We’ve got a Traxman album in April, another Chicago footwork dude. He’s had releases on Dance Mania and been in the juke scene for all that time and he’s well into his history and his funk and soul you know, and you can hear that in the samples he uses on the album. The way he changes it up through the track is completely unique and he’s usually the one that finds the samples first that other people use as well. It’s a really solid sounding album, sonically as well as conceptually.

Do you find that it’s a strange position to be in as a sort of cultural intermediary between Chicago and Europe?
I mean, yeah. We’ve been criticized of being…whatever it is, picking over someone else’s culture, you know. But then, we’re a record label and that’s what some record labels do. We try to get involved, with Chicago especially. We’ve tried to bring people over. We’re trying to bring Traxman over, I think he’s still waiting for his passport. I think Rashad and Spinn have got passports, that’s why I think with Earl they’re the only people who have been over because no one else has passports and they can’t seem to get them. That’s why Nate and Roc haven’t been over.
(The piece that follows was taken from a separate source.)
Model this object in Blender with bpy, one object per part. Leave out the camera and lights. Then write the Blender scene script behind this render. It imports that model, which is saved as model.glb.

Do you think the footwork sound has lit a fire under the ass of a lot of European producers? It seems like everyone’s getting the bug.
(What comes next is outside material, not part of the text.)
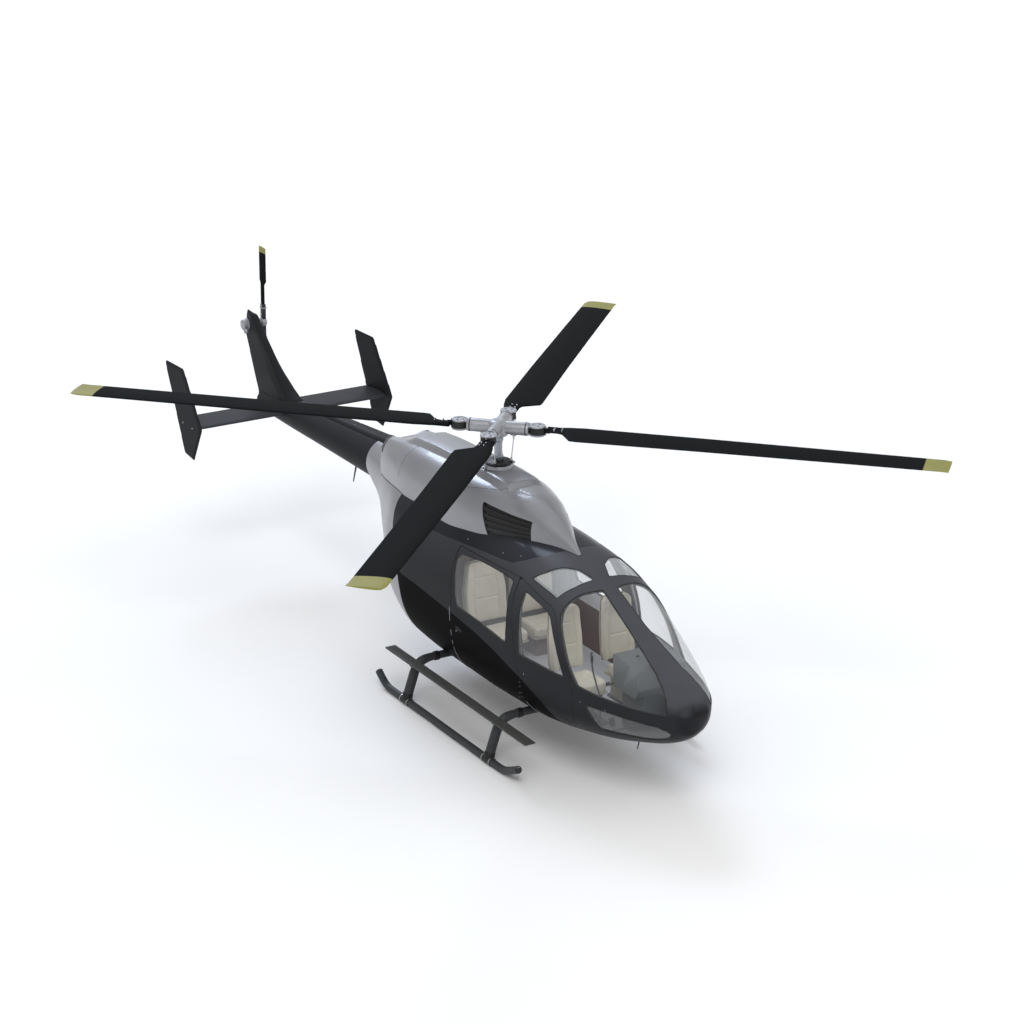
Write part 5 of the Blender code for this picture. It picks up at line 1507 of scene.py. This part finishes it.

Yeah. It was a needed bit of energy, I think. We needed an injection of something from somewhere else because everything’s been looking back to the past. I love house music, but there was a lot of refining going on and not much creating. It’s been going back to 2-step and hip hop and adding textural things, but not really changing the structure around. And footwork was something new where the structure was a whole new thing and there was a reason for it to exist. It wasn’t just random sonic events. It was dance music and that’s why I think it travels quite well. There’s been no new rhythms since dubstep, and this was a new rhythm.

Will we be seeing you in the states any time soon? Any tours in mind?
I am writing a few of my own things, but I’m just concentrating on Heterotic at the moment, so I guess that might be my next release. Hopefully it will. And I’ll definitely be playing around the release of that.